*TASK OBJECTIVE*
All the data should come back exactly as it was given.
## start SUPPLIED MATERIAL
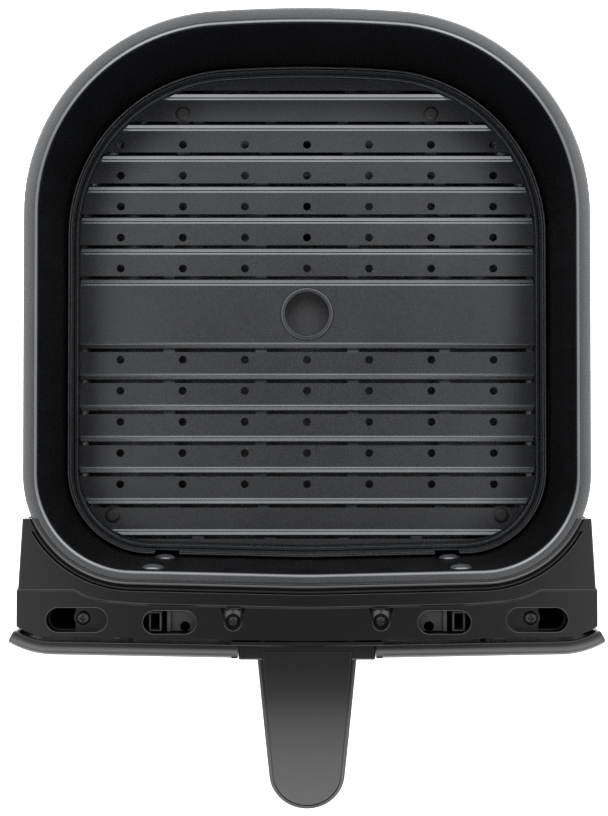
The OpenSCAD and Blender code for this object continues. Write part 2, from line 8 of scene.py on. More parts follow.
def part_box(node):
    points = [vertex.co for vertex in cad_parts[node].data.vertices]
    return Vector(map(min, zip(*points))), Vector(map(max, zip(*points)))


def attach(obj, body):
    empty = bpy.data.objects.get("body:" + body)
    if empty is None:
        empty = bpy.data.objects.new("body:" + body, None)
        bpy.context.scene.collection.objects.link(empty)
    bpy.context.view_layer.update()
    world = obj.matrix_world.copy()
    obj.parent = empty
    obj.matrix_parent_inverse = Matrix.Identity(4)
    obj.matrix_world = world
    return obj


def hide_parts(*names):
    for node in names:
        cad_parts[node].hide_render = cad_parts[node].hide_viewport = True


# Drawer of an air fryer: non-stick pan, lift-out crisper plate, moulded front and handle.
# Sizes are millimetres in the frame's own axes: handle toward -Y, +Z up, pan on Z = 0.

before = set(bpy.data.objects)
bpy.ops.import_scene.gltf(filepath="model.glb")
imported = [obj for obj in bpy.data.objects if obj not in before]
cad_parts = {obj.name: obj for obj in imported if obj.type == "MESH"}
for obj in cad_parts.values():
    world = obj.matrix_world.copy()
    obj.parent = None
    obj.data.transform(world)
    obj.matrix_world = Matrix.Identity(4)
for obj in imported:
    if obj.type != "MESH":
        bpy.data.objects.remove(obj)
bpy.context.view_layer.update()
mm = 0.001


def nodeBox(node):
    low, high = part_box(node)
    return low / mm, high / mm


# ---- mesh helpers ----

def vertsOf(geom):
    return [g for g in geom if isinstance(g, bmesh.types.BMVert)]


def edgesOf(geom):
    return [g for g in geom if isinstance(g, bmesh.types.BMEdge)]


def openEdges(bm):
    return [e for e in bm.edges if e.is_boundary]


def drawLine(bm, points, closed=False):
    # points are (x, y, z), or (x, y, z, round) where the corner is rounded
    before = set(bm.edges)
    verts = [bm.verts.new(p[:3]) for p in points]
    for pair in zip(verts, verts[1:] + verts[:1] if closed else verts[1:]):
        bm.edges.new(pair)
    for vert, point in zip(verts, points):
        if len(point) > 3:
            bmesh.ops.bevel(bm, geom=[vert], offset=point[3], offset_type="OFFSET",
                            segments=3 + int(point[3] / 2), profile=0.5, affect="VERTICES",
                            material=-1, clamp_overlap=False)
    edges = [e for e in bm.edges if e not in before]
    return edges + list({v for e in edges for v in e.verts})


def moved(bm, geom, matrix):
    bmesh.ops.transform(bm, matrix=matrix, verts=vertsOf(geom))
    return geom


def sweep(bm, geom, heading, moves):
    # carries a section, or one vertex, that faces the heading (degrees from +X) along its moves
    for kind, *values in moves:
        if kind == "turn":
            centre, degrees, steps = values
            made = bmesh.ops.spin(bm, geom=geom, cent=(*centre, 0), axis=(0, 0, 1), dvec=(0, 0, 0),
                                  angle=math.radians(degrees), steps=steps, use_merge=False,
                                  use_duplicate=False)["geom_last"]
            geom = vertsOf(made) + edgesOf(made)
            heading += degrees
            continue
        ahead = Vector((-math.sin(math.radians(heading)), math.cos(math.radians(heading)), 0))
        for length in values[0]:
            if edgesOf(geom):
                made = bmesh.ops.extrude_edge_only(bm, edges=edgesOf(geom))["geom"]
            else:
                made = bmesh.ops.extrude_vert_indiv(bm, verts=vertsOf(geom))["verts"]
            geom = vertsOf(made) + edgesOf(made)
            bmesh.ops.translate(bm, vec=ahead * length, verts=vertsOf(geom))
    return geom


def closeUp(bm, seam=0.01):
    bmesh.ops.remove_doubles(bm, verts=bm.verts[:], dist=seam)
    bmesh.ops.holes_fill(bm, edges=openEdges(bm), sides=0)
    bmesh.ops.recalc_face_normals(bm, faces=bm.faces[:])
    return bm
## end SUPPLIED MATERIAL
*OUTPUT OF THE TASK*
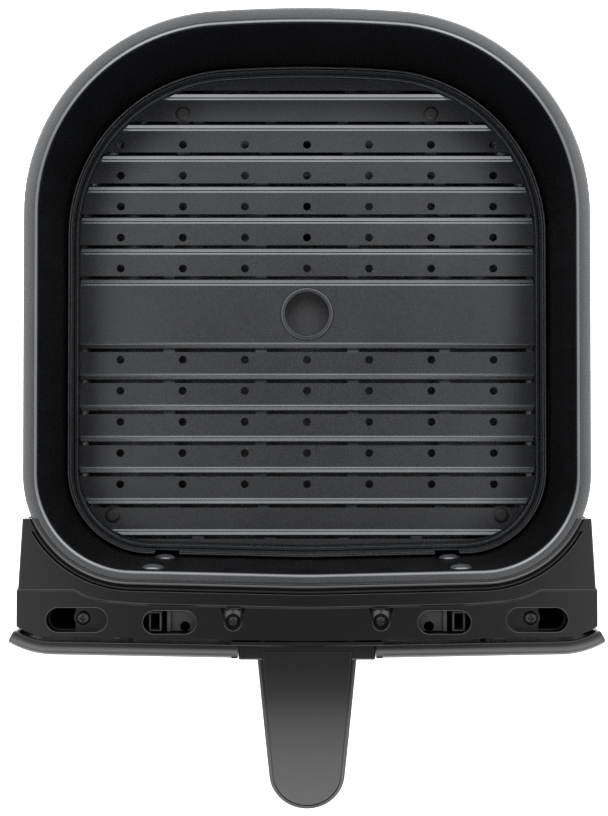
The OpenSCAD and Blender code for this object continues. Write part 2, from line 8 of scene.py on. More parts follow.
def part_box(node):
    points = [vertex.co for vertex in cad_parts[node].data.vertices]
    return Vector(map(min, zip(*points))), Vector(map(max, zip(*points)))


def attach(obj, body):
    empty = bpy.data.objects.get("body:" + body)
    if empty is None:
        empty = bpy.data.objects.new("body:" + body, None)
        bpy.context.scene.collection.objects.link(empty)
    bpy.context.view_layer.update()
    world = obj.matrix_world.copy()
    obj.parent = empty
    obj.matrix_parent_inverse = Matrix.Identity(4)
    obj.matrix_world = world
    return obj


def hide_parts(*names):
    for node in names:
        cad_parts[node].hide_render = cad_parts[node].hide_viewport = True


# Drawer of an air fryer: non-stick pan, lift-out crisper plate, moulded front and handle.
# Sizes are millimetres in the frame's own axes: handle toward -Y, +Z up, pan on Z = 0.

before = set(bpy.data.objects)
bpy.ops.import_scene.gltf(filepath="model.glb")
imported = [obj for obj in bpy.data.objects if obj not in before]
cad_parts = {obj.name: obj for obj in imported if obj.type == "MESH"}
for obj in cad_parts.values():
    world = obj.matrix_world.copy()
    obj.parent = None
    obj.data.transform(world)
    obj.matrix_world = Matrix.Identity(4)
for obj in imported:
    if obj.type != "MESH":
        bpy.data.objects.remove(obj)
bpy.context.view_layer.update()
mm = 0.001


def nodeBox(node):
    low, high = part_box(node)
    return low / mm, high / mm


# ---- mesh helpers ----

def vertsOf(geom):
    return [g for g in geom if isinstance(g, bmesh.types.BMVert)]


def edgesOf(geom):
    return [g for g in geom if isinstance(g, bmesh.types.BMEdge)]


def openEdges(bm):
    return [e for e in bm.edges if e.is_boundary]


def drawLine(bm, points, closed=False):
    # points are (x, y, z), or (x, y, z, round) where the corner is rounded
    before = set(bm.edges)
    verts = [bm.verts.new(p[:3]) for p in points]
    for pair in zip(verts, verts[1:] + verts[:1] if closed else verts[1:]):
        bm.edges.new(pair)
    for vert, point in zip(verts, points):
        if len(point) > 3:
            bmesh.ops.bevel(bm, geom=[vert], offset=point[3], offset_type="OFFSET",
                            segments=3 + int(point[3] / 2), profile=0.5, affect="VERTICES",
                            material=-1, clamp_overlap=False)
    edges = [e for e in bm.edges if e not in before]
    return edges + list({v for e in edges for v in e.verts})


def moved(bm, geom, matrix):
    bmesh.ops.transform(bm, matrix=matrix, verts=vertsOf(geom))
    return geom


def sweep(bm, geom, heading, moves):
    # carries a section, or one vertex, that faces the heading (degrees from +X) along its moves
    for kind, *values in moves:
        if kind == "turn":
            centre, degrees, steps = values
            made = bmesh.ops.spin(bm, geom=geom, cent=(*centre, 0), axis=(0, 0, 1), dvec=(0, 0, 0),
                                  angle=math.radians(degrees), steps=steps, use_merge=False,
                                  use_duplicate=False)["geom_last"]
            geom = vertsOf(made) + edgesOf(made)
            heading += degrees
            continue
        ahead = Vector((-math.sin(math.radians(heading)), math.cos(math.radians(heading)), 0))
        for length in values[0]:
            if edgesOf(geom):
                made = bmesh.ops.extrude_edge_only(bm, edges=edgesOf(geom))["geom"]
            else:
                made = bmesh.ops.extrude_vert_indiv(bm, verts=vertsOf(geom))["verts"]
            geom = vertsOf(made) + edgesOf(made)
            bmesh.ops.translate(bm, vec=ahead * length, verts=vertsOf(geom))
    return geom


def closeUp(bm, seam=0.01):
    bmesh.ops.remove_doubles(bm, verts=bm.verts[:], dist=seam)
    bmesh.ops.holes_fill(bm, edges=openEdges(bm), sides=0)
    bmesh.ops.recalc_face_normals(bm, faces=bm.faces[:])
    return bm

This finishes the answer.